### INSTRUCTIONS FOR THE TASK
Every line of the data that contains the string "starting" must be copied.

### EXTRACTED DATA
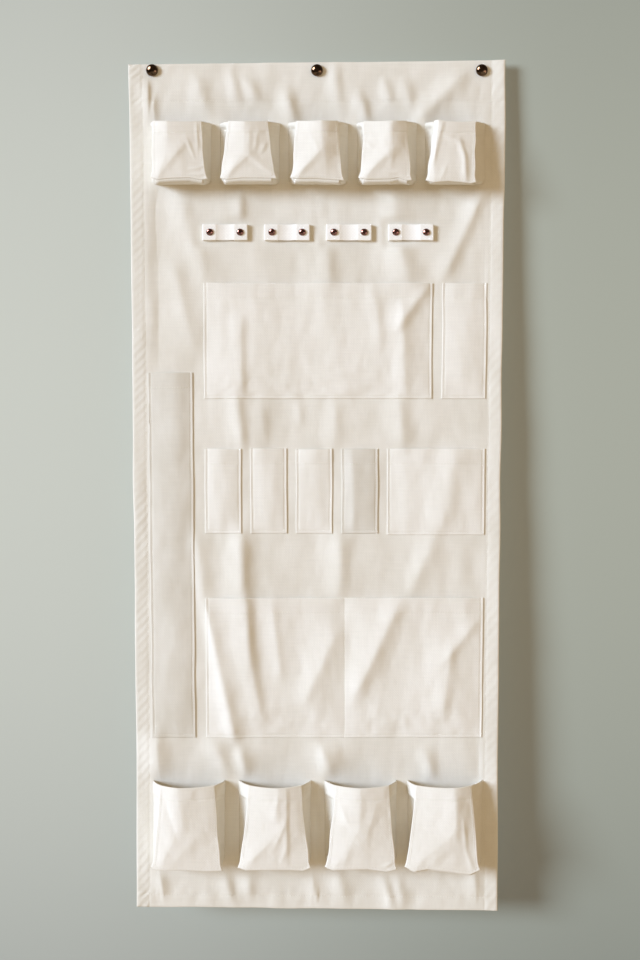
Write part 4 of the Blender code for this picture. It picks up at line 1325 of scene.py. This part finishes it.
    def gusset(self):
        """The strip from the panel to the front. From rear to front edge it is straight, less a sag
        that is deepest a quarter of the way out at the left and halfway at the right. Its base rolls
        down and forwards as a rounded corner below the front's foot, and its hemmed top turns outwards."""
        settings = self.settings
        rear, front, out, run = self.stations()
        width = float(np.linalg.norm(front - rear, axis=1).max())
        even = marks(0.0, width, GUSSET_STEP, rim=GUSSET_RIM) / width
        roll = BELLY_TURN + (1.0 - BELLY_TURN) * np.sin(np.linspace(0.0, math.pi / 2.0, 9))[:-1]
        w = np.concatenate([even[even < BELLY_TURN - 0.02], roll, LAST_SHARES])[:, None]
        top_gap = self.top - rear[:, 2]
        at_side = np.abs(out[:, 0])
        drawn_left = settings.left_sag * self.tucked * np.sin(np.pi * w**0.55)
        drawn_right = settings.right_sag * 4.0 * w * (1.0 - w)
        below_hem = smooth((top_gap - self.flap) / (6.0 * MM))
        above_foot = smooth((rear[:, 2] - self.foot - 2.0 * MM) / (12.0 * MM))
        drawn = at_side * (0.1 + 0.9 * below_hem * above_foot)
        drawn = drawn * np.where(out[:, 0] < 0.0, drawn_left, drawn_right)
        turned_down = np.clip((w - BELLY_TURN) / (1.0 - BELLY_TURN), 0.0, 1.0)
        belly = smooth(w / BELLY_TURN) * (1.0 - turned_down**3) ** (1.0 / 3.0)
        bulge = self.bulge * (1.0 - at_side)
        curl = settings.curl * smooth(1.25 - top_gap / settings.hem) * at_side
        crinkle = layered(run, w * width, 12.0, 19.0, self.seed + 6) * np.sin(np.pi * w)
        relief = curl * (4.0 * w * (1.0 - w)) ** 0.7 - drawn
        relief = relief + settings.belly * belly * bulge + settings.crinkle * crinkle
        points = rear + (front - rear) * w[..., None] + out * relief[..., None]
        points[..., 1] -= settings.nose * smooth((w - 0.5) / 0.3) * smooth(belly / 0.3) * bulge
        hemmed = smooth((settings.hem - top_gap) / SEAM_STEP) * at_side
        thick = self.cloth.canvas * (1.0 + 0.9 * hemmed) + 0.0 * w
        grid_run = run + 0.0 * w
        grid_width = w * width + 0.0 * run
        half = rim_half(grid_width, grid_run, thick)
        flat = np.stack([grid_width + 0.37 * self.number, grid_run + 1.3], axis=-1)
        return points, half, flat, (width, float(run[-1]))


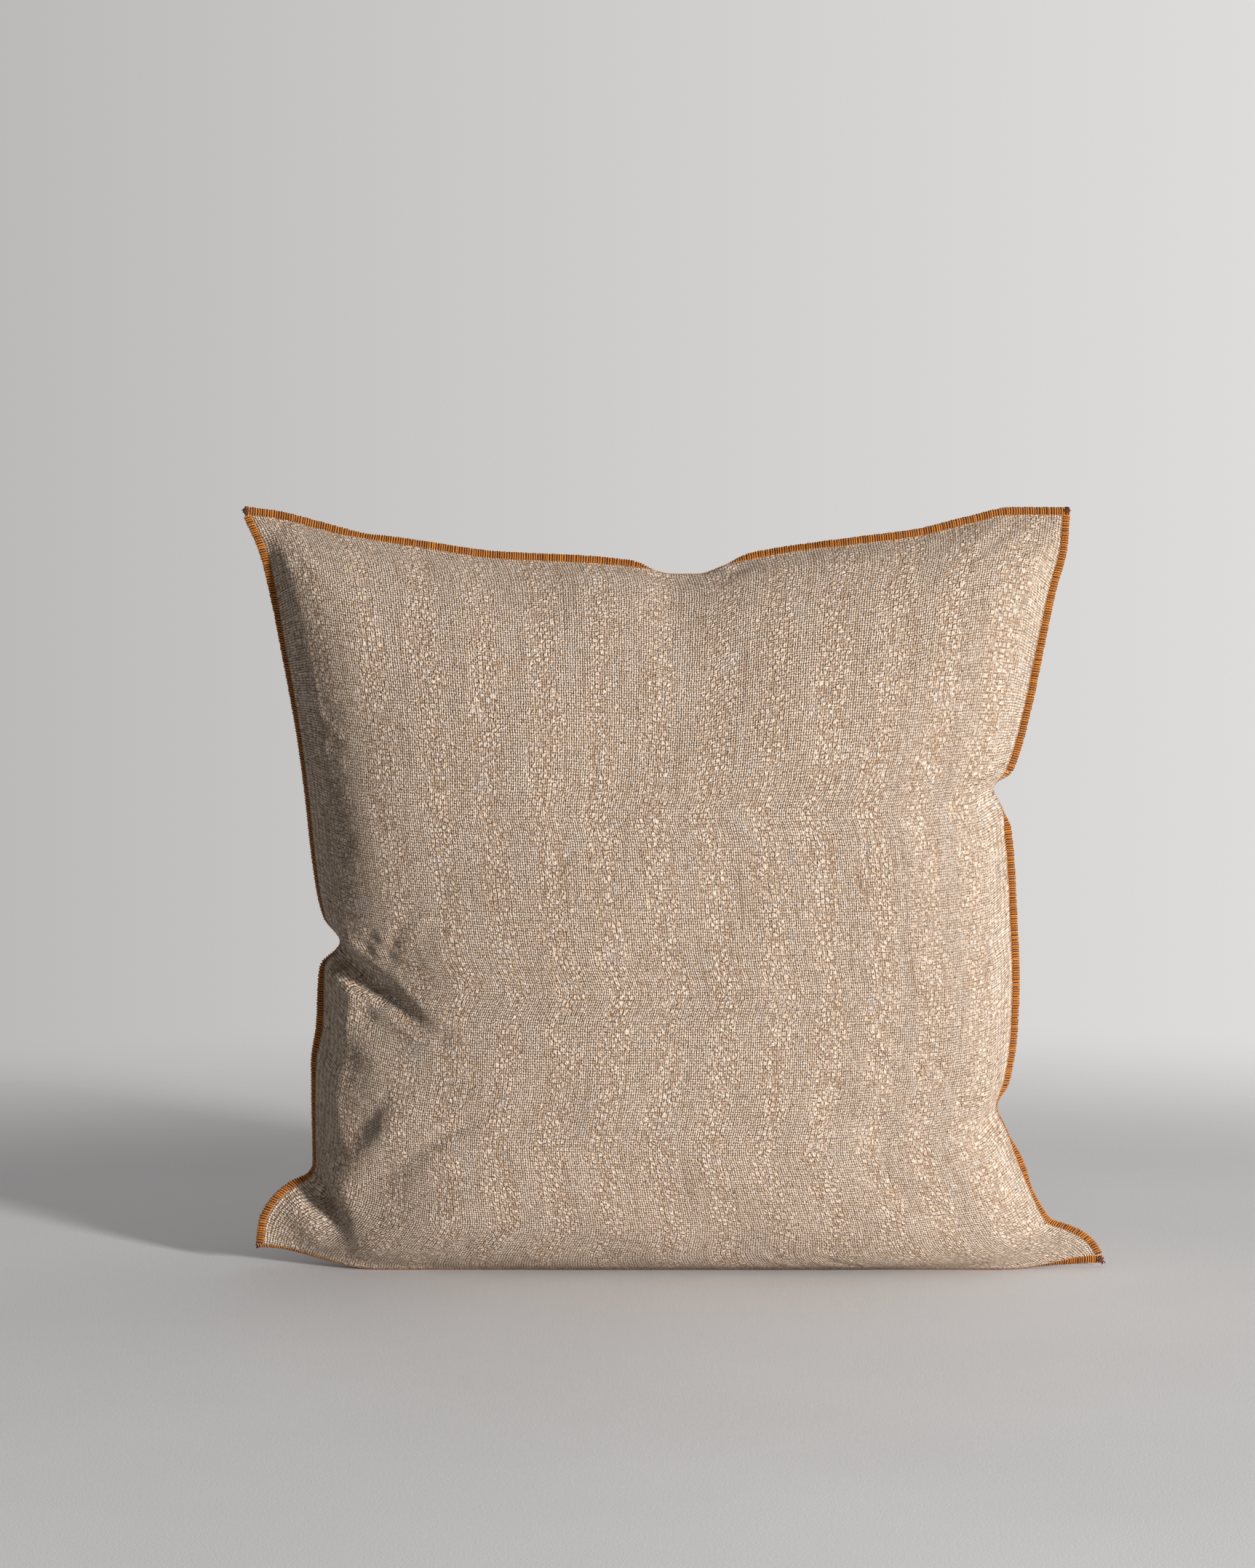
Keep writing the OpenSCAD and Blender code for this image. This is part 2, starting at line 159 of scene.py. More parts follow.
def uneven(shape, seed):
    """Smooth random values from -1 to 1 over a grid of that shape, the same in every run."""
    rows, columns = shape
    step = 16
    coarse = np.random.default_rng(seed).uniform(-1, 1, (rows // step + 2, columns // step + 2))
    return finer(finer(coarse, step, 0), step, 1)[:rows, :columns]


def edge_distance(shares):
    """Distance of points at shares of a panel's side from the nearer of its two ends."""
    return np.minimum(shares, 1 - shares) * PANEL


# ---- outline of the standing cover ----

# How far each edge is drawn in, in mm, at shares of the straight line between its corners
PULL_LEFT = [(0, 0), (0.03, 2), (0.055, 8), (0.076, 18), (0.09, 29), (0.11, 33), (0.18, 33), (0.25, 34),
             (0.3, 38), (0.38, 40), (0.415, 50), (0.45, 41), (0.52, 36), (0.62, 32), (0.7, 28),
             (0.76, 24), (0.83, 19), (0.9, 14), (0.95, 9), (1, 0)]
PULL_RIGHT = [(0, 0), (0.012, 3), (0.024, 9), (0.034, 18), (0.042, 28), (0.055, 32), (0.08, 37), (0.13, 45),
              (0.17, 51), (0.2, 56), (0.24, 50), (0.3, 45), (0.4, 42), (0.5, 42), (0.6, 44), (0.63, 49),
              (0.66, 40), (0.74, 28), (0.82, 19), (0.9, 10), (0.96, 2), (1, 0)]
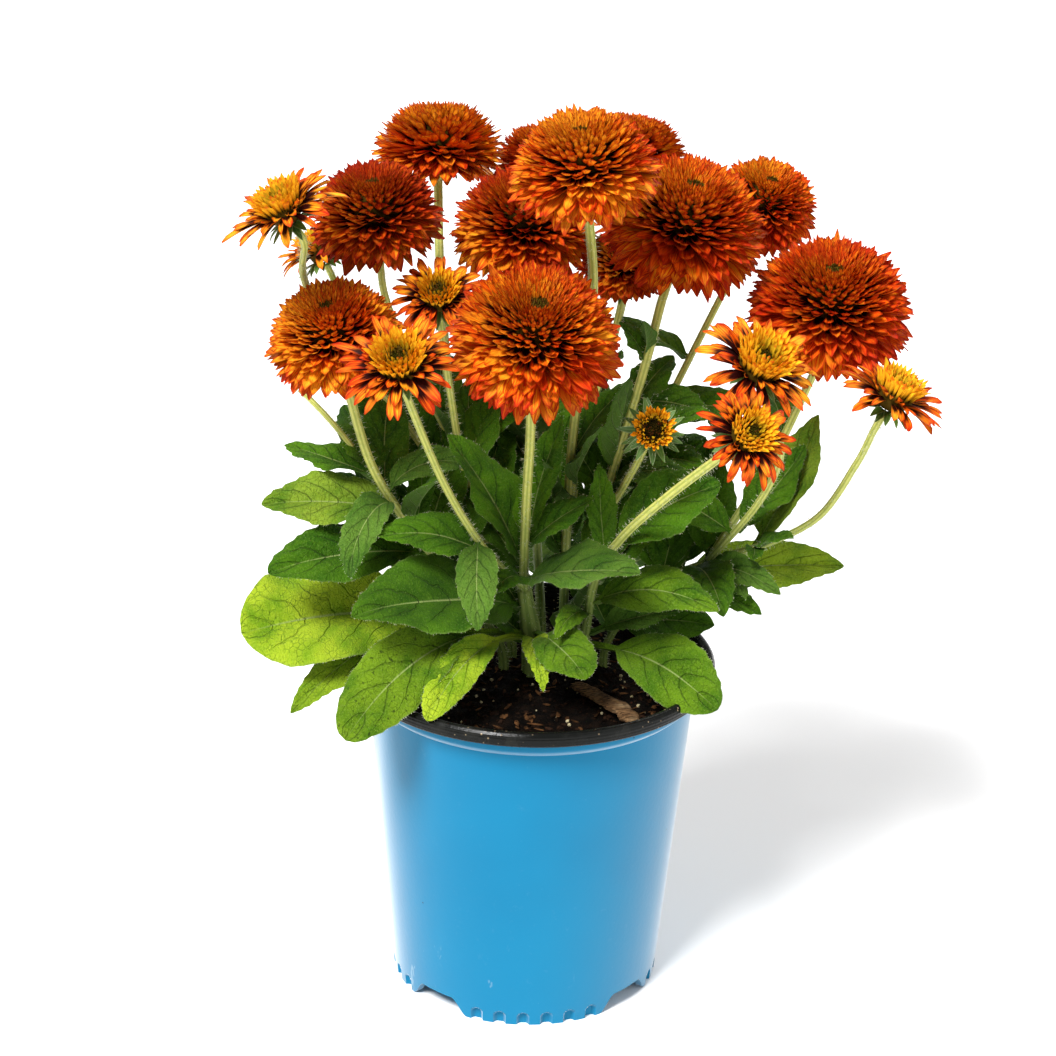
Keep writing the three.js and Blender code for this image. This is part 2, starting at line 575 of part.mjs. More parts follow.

### TASK RESPONSE
Keep writing the OpenSCAD and Blender code for this image. This is part 2, starting at line 159 of scene.py. More parts follow.
Keep writing the three.js and Blender code for this image. This is part 2, starting at line 575 of part.mjs. More parts follow.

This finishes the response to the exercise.